Records that describe objects:
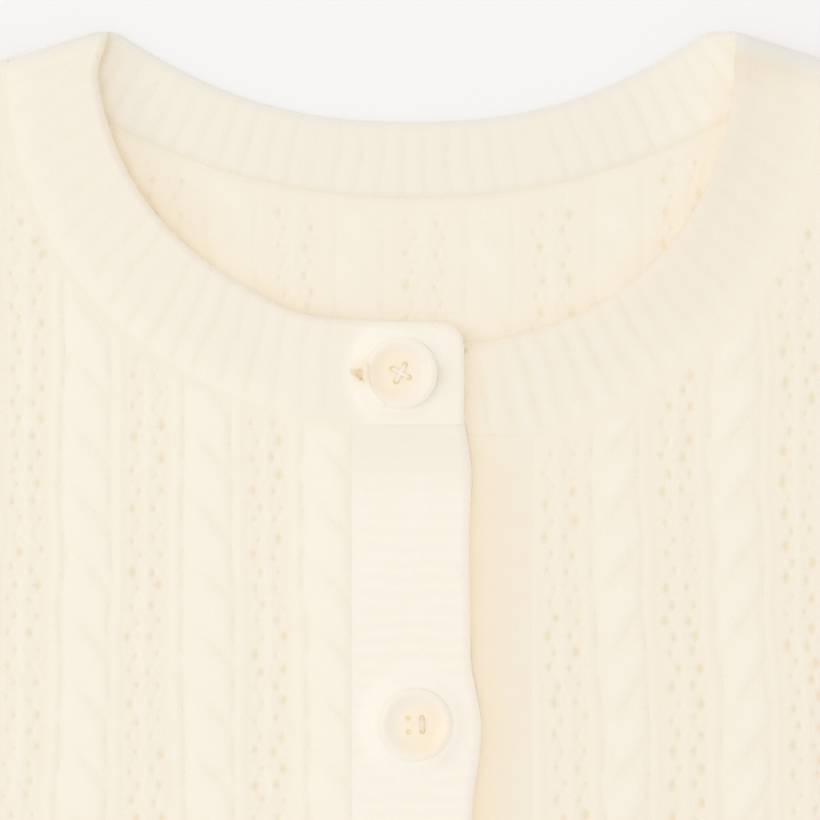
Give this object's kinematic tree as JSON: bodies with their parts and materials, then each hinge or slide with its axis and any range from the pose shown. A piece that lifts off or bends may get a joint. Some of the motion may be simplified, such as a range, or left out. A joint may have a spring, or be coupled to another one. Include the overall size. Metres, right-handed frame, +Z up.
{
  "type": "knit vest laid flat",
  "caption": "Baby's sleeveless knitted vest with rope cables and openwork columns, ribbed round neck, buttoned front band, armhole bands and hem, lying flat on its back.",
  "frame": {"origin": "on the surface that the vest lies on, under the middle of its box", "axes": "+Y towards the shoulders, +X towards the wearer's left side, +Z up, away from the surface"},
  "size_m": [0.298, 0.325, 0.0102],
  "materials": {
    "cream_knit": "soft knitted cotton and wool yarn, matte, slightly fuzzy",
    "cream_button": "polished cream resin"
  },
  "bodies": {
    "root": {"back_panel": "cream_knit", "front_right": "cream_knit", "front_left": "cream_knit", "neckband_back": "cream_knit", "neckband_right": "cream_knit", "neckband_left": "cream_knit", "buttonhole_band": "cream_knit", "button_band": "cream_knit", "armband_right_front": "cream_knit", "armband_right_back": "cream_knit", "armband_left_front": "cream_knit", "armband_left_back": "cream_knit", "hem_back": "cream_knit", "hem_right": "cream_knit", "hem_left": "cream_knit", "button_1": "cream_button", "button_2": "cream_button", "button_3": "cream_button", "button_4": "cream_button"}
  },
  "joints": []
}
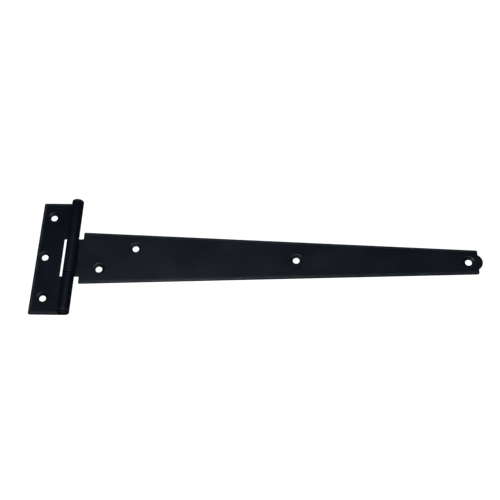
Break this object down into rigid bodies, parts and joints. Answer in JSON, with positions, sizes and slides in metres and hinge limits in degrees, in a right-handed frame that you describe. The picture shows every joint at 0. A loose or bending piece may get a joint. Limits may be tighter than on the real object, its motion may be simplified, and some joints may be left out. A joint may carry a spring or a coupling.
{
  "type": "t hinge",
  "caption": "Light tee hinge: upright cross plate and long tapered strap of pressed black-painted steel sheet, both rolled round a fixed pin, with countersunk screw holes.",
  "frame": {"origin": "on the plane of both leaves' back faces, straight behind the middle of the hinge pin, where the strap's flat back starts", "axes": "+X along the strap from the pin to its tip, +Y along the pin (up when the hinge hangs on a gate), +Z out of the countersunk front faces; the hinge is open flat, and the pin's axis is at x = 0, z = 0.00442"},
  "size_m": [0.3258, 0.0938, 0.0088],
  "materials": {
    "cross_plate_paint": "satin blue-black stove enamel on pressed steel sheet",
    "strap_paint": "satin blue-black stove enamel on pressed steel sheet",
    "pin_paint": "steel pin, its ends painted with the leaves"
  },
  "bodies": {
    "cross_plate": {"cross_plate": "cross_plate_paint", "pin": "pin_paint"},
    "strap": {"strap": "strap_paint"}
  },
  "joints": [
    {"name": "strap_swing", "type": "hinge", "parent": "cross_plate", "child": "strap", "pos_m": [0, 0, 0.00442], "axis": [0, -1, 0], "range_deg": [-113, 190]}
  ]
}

### THE PROBLEM
Copy out each record from above, exactly.

### EXERCISE OUTPUT
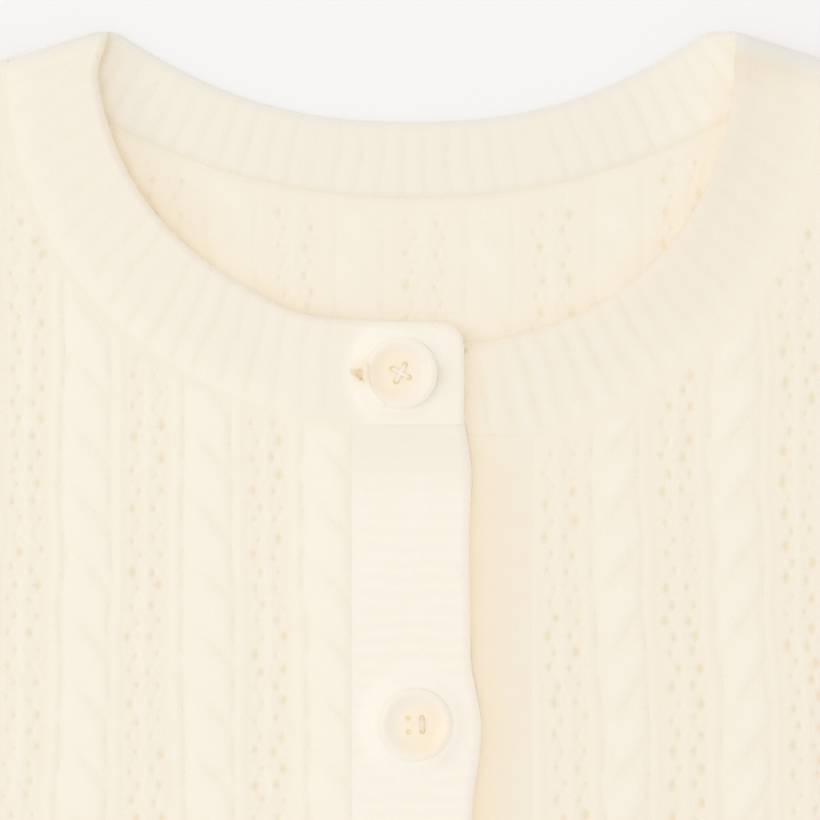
Give this object's kinematic tree as JSON: bodies with their parts and materials, then each hinge or slide with its axis and any range from the pose shown. A piece that lifts off or bends may get a joint. Some of the motion may be simplified, such as a range, or left out. A joint may have a spring, or be coupled to another one. Include the overall size. Metres, right-handed frame, +Z up.
{
  "type": "knit vest laid flat",
  "caption": "Baby's sleeveless knitted vest with rope cables and openwork columns, ribbed round neck, buttoned front band, armhole bands and hem, lying flat on its back.",
  "frame": {"origin": "on the surface that the vest lies on, under the middle of its box", "axes": "+Y towards the shoulders, +X towards the wearer's left side, +Z up, away from the surface"},
  "size_m": [0.298, 0.325, 0.0102],
  "materials": {
    "cream_knit": "soft knitted cotton and wool yarn, matte, slightly fuzzy",
    "cream_button": "polished cream resin"
  },
  "bodies": {
    "root": {"back_panel": "cream_knit", "front_right": "cream_knit", "front_left": "cream_knit", "neckband_back": "cream_knit", "neckband_right": "cream_knit", "neckband_left": "cream_knit", "buttonhole_band": "cream_knit", "button_band": "cream_knit", "armband_right_front": "cream_knit", "armband_right_back": "cream_knit", "armband_left_front": "cream_knit", "armband_left_back": "cream_knit", "hem_back": "cream_knit", "hem_right": "cream_knit", "hem_left": "cream_knit", "button_1": "cream_button", "button_2": "cream_button", "button_3": "cream_button", "button_4": "cream_button"}
  },
  "joints": []
}
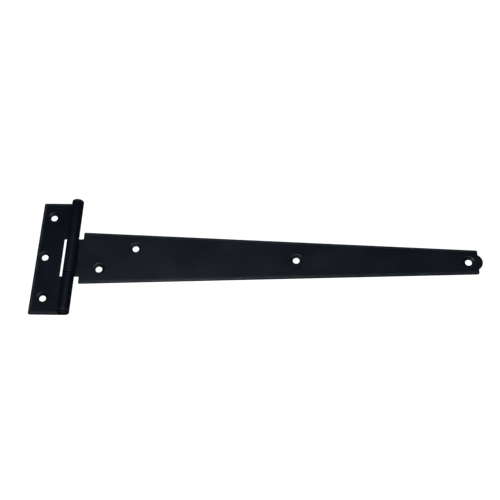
Break this object down into rigid bodies, parts and joints. Answer in JSON, with positions, sizes and slides in metres and hinge limits in degrees, in a right-handed frame that you describe. The picture shows every joint at 0. A loose or bending piece may get a joint. Limits may be tighter than on the real object, its motion may be simplified, and some joints may be left out. A joint may carry a spring or a coupling.
{
  "type": "t hinge",
  "caption": "Light tee hinge: upright cross plate and long tapered strap of pressed black-painted steel sheet, both rolled round a fixed pin, with countersunk screw holes.",
  "frame": {"origin": "on the plane of both leaves' back faces, straight behind the middle of the hinge pin, where the strap's flat back starts", "axes": "+X along the strap from the pin to its tip, +Y along the pin (up when the hinge hangs on a gate), +Z out of the countersunk front faces; the hinge is open flat, and the pin's axis is at x = 0, z = 0.00442"},
  "size_m": [0.3258, 0.0938, 0.0088],
  "materials": {
    "cross_plate_paint": "satin blue-black stove enamel on pressed steel sheet",
    "strap_paint": "satin blue-black stove enamel on pressed steel sheet",
    "pin_paint": "steel pin, its ends painted with the leaves"
  },
  "bodies": {
    "cross_plate": {"cross_plate": "cross_plate_paint", "pin": "pin_paint"},
    "strap": {"strap": "strap_paint"}
  },
  "joints": [
    {"name": "strap_swing", "type": "hinge", "parent": "cross_plate", "child": "strap", "pos_m": [0, 0, 0.00442], "axis": [0, -1, 0], "range_deg": [-113, 190]}
  ]
}